9. Up the Magnesium in Your Diet
Getting more dietary magnesium seems to help ease the pain of cramps, says DeJarra Sims, ND, assistant professor of naturopathic medicine at Bastyr University’s California campus in San Diego and author of Your Healthiest Life Now. Indeed a Cochrane review of dietary and other remedies published in 2001 concluded that getting enough magnesium can help relieve pain.
Magnesium is found in many foods and as a supplement if you can’t get what you need from your diet. Magnesium helps regulate nerve and muscle functioning, among other vital tasks; researchers who evaluated the evidence on magnesium call it a promising treatment for menstrual cramps. But they cannot recommend a specific dose, because researchers have studied various doses. The recommended dietary allowance of magnesium for women of childbearing age is about 320 mg daily. An ounce of dry almonds or one half cup of boiled spinach each has about 80 mg.
Dr. Sims says the dose you may need depends on the severity of your cramps and other factors. Ask your doctor about the best magnesium intake for you.
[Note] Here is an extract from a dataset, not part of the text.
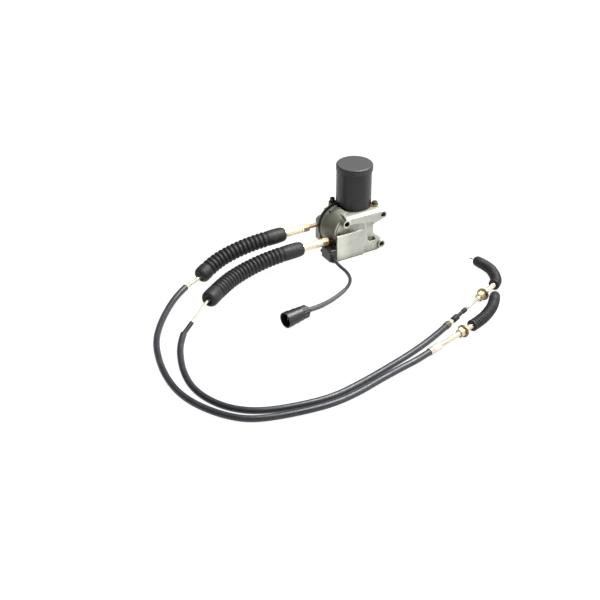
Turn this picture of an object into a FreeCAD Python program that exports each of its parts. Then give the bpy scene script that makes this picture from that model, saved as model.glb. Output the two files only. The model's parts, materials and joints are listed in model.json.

10. Lean on Your Contraceptive
The odds are that your birth control pills may help relieve painful cramps, as reported in a Cochrane review of 10 studies that was published in October 2009. Experts didn’t find any difference between low- or medium-dose estrogen contraceptives in producing pain relief for period cramps. But oral contraceptives come with side effects for some, which may include spotting, breast tenderness, nausea, and low sex drive — in addition to a higher risk of blood clots.